Just as investors were becoming increasingly more optimistic about the outlook for 2011 with a more positive tone from the US and diminishing concerns around Europe and China, the Middle East/African regions popped up with their own risks. The ATI portfolio continues to hold stocks leveraged to the key growth themes driving the domestic economy (mining investment and volumes, plus consumption), as well as those stocks exposed to the US that have increasing potential for positive surprises to emerge during 2011.

The reporting season has clarified the divergence in fortunes for different sectors of the domestic market. The earnings picture is now quite clear with resource stocks being the clear winner in terms of earnings reported and consensus forecasts for FY11 despite the Queensland flood impact. Banks have continued to show their earnings resilience in this market, whilst many industrial stocks reported subdued levels of growth and were generally quite cautious in their earnings outlook for FY11.

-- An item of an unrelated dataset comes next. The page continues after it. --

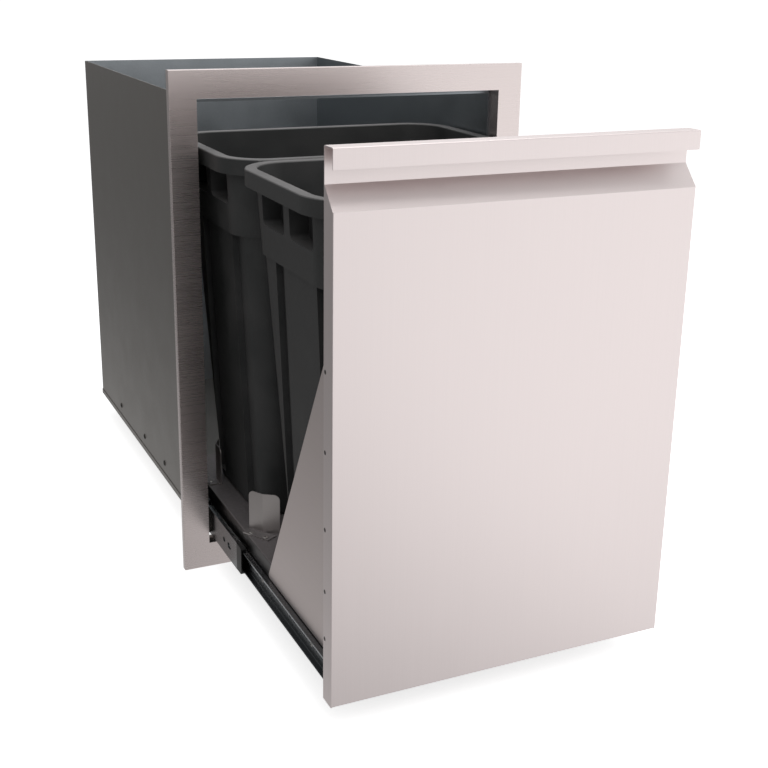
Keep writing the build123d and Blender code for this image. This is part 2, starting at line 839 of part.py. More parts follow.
with BuildPart() as bin_body:
    add(tapered(0, 0, bin_height - rim_sheet))
    fillet(bin_body.faces().sort_by(Axis.Z)[0].edges(), radius=base_edge)
    add(tapered(shoulder_step, bin_shoulder_z, bin_height - rim_sheet))
    add(grooves(groove_depth, 0), mode=Mode.SUBTRACT)
    add(pockets(pocket_depth, 0), mode=Mode.SUBTRACT)
    with BuildSketch(Plane.XY.offset(bin_height)):
        RectangleRounded(rim_width, rim_depth, rim_corner)
    extrude(amount=-rim_sheet)
    with BuildSketch(Plane.XY.offset(bin_height)):
        RectangleRounded(rim_width, rim_depth, rim_corner)
        RectangleRounded(
            rim_width - 2 * rim_sheet,
            rim_depth - 2 * rim_sheet,
            rim_corner - rim_sheet,
            mode=Mode.SUBTRACT,
        )
    extrude(amount=-skirt_height)
    add(cavity.part, mode=Mode.SUBTRACT)
    fillet(bin_body.faces().sort_by(Axis.Z)[-1].edges(), radius=rim_arris)

for label, y in (("front_bin", front_bin_y), ("rear_bin", rear_bin_y)):
    save(bin_body.part.moved(Location((0, y, tray_z + bin_seat))), label)
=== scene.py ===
# %% [markdown]
# This lesson dresses a built-in pull-out waste drawer: a steel face frame with an open-topped
# housing behind it, and a drawer with two plastic bins that rolls out on telescopic slides.
# Every rigid part comes finished from the construction model, so the first cell only loads it
# and keeps the size of its box, which the looks must never outgrow.

import json
import math

import bmesh
import bpy
from mathutils import Matrix, Vector


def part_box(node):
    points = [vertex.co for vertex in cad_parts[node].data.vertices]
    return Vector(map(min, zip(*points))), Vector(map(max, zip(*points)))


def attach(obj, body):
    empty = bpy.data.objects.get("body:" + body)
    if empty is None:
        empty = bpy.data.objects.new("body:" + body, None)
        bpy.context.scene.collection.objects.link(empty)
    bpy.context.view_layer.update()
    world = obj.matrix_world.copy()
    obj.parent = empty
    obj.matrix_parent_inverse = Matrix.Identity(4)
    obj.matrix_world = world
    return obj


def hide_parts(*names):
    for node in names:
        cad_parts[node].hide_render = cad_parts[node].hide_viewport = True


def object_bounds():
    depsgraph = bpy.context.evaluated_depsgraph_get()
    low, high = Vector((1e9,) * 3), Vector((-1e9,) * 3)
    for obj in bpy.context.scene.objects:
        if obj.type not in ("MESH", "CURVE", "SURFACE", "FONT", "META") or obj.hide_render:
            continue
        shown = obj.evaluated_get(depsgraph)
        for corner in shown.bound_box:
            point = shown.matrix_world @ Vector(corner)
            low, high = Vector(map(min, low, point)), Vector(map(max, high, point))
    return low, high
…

ATI’s relative value process is still identifying some attractive opportunities, particularly in stocks where operating leverage may emerge during our three year forecast period. Those stocks whose share prices have rallied excessively in anticipation of the expected simultaneous global economic recovery remain the standout risks over the course of the next quarter as signs of earnings growth are now required to provide the next upward phase in equity markets.